Helmut Hellmessen beteiligt sich an zahlreichen Ausstellungen im In- und Ausland und erhält viele Einzelausstellungen. Die Zahl der Ausstellungen wird mit 360 angegeben.  Es finden sich darunter die Städte Tel Aviv, Kairo, Alexandria, Krakau, Rijeka, Mailand, Lyon, Bern, Darmstadt, Aschaffenburg, Frankfurt/Main, Hanau, Marktredwitz. Der Künstler ist Mitglied der Neuen Sezession Darmstadt, der Künstlergilde Esslingen, der Künstlergruppe Prisma und des BBK Frankfurt/Main. Er leitet die Gruppe bildender Künstler im Arbeitskreis Egerländer Kunstschaffender e.V. 1987 wird er als Ordentliches Mitglied der Sudetendeutschen Akademie der Wissenschaften und Künste in München berufen.

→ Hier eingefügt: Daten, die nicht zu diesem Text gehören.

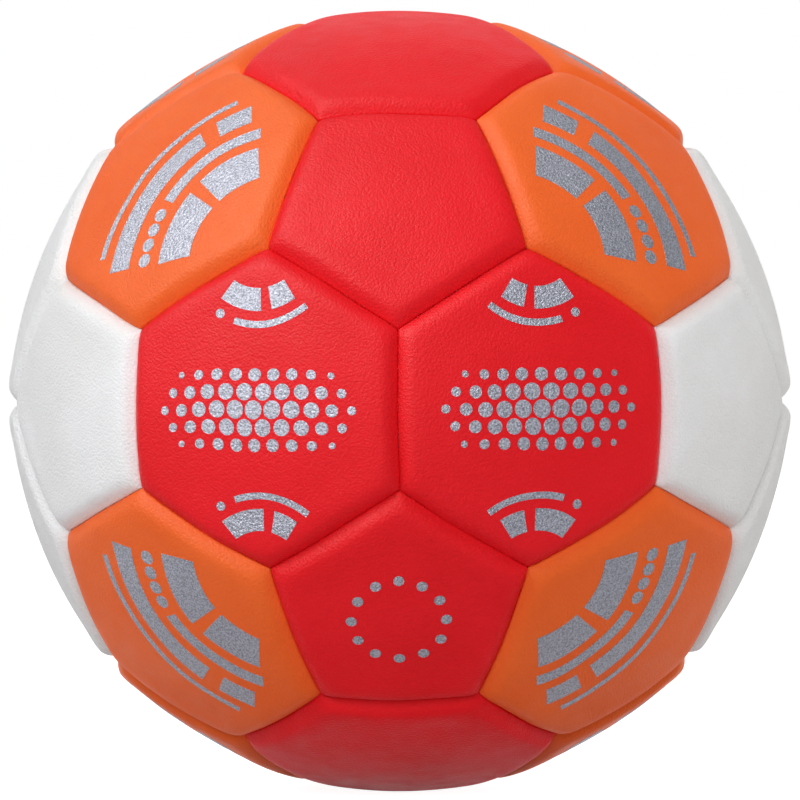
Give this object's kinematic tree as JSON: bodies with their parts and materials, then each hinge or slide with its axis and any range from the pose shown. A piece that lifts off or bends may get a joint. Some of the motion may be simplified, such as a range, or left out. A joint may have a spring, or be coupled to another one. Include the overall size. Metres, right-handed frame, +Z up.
{
  "type": "handball",
  "caption": "Inflatable handball with domed, stitched leather-look panels over foam, lining, a rubber bladder and a needle valve; rests, rolls and is inflated through the valve.",
  "frame": {"origin": "the centre of the ball", "axes": "+Z up, -Y the front that the picture shows, +X to the right seen from the front; each axis comes out through the middle of a seam between two hexagons"},
  "size_m": [0.1874, 0.1874, 0.1874],
  "materials": {
    "red_cover": "red printed synthetic leather with a fine matte grain",
    "orange_cover": "orange printed synthetic leather with a fine matte grain",
    "white_cover": "white synthetic leather with a fine matte grain",
    "silver_print": "silver foil print on the grain of the synthetic leather",
    "foam": "closed-cell foam, fine open pores on its cut faces",
    "lining": "laminated plain-woven cotton and polyester lining",
    "thread": "waxed polyester sewing thread",
    "bladder": "moulded rubber with a dull bloom",
    "patch": "dull moulded rubber",
    "valve": "smooth moulded rubber",
    "valve_core": "soft self-sealing rubber with a film of silicone oil",
    "backing_cloth": "thin plain-woven cloth"
  },
  "bodies": {
    "root": {"front_left_hexagon": "red_cover", "front_right_hexagon": "red_cover", "back_left_hexagon": "red_cover", "back_right_hexagon": "red_cover", "top_front_hexagon": "red_cover", "top_back_hexagon": "red_cover", "bottom_front_hexagon": "red_cover", "bottom_back_hexagon": "red_cover", "front_upper_pentagon": "red_cover", "front_lower_pentagon": "red_cover", "back_upper_pentagon": "red_cover", "back_lower_pentagon": "red_cover", "front_upper_left_hexagon": "orange_cover", "front_upper_right_hexagon": "orange_cover", "front_lower_left_hexagon": "orange_cover", "front_lower_right_hexagon": "orange_cover", "back_upper_left_hexagon": "orange_cover", "back_upper_right_hexagon": "orange_cover", "back_lower_left_hexagon": "orange_cover", "back_lower_right_hexagon": "orange_cover", "top_left_pentagon": "orange_cover", "top_right_pentagon": "orange_cover", "bottom_left_pentagon": "orange_cover", "bottom_right_pentagon": "orange_cover", "left_upper_hexagon": "white_cover", "left_lower_hexagon": "white_cover", "right_upper_hexagon": "white_cover", "right_lower_hexagon": "white_cover", "left_front_pentagon": "white_cover", "left_back_pentagon": "white_cover", "right_front_pentagon": "white_cover", "right_back_pentagon": "white_cover", "red_hexagon_foam_pads": "foam", "red_pentagon_foam_pads": "foam", "orange_hexagon_foam_pads": "foam", "orange_pentagon_foam_pads": "foam", "white_hexagon_foam_pads": "foam", "white_pentagon_foam_pads": "foam", "valve_foam_pad": "foam", "red_hexagon_linings": "lining", "red_pentagon_linings": "lining", "orange_hexagon_linings": "lining", "orange_pentagon_linings": "lining", "white_hexagon_linings": "lining", "white_pentagon_linings": "lining", "valve_lining": "lining", "hexagon_seam_threads": "thread", "pentagon_seam_threads": "thread", "bladder": "bladder", "balance_patch": "patch", "valve_body": "valve", "valve_core": "valve_core", "valve_backing": "backing_cloth"}
  },
  "joints": []
}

Mit zahlreichen Preisen wird die Bedeutung des Werkes von Helmut Hellmessen  anerkannt: 1979 Ehrendiplom „Hommage á Altdorfer“ der Stadt Wörth/Donau, 1981 Sudetendeutscher Kulturpreis für Bildende Kunst, 1982 Studienpreis der Heusendamm-Stiftung Frankfurt/Main, 1984 Stipendiat der Herwig-Schopper-Stiftung, 1988 Kulturpreis des Main-Kizing-Kreises, 1992 1.Preis „Mensch und Landschaft“ der Autorengalerie Weinstadt, 1999 Pygmalion-Medaille der Kultur-Stiftung der Wirtschaft, 2004 Egerländer Kulturpreis „Johannes von Tepl“. 2004 erhält Helmut Hellmessen aus Anlass des 25.Jährigen Bestehens des Kulturkreises in Büdingen eine große Jubiläumsausstellung. Die Stadt Maintal erwirbt im gleichen Jahr den vierteiligen Zyklus Das Urteil des Paris. Außerdem  übernimmt die Graphische Sammlung des Hessischen Landesmuseums Darmstadt 9 Werke des Künstlers. In 2006 wird eine größere Anzahl von Werken vom Kunstforum Ostdeutsche Galerie Regensburg übernommen.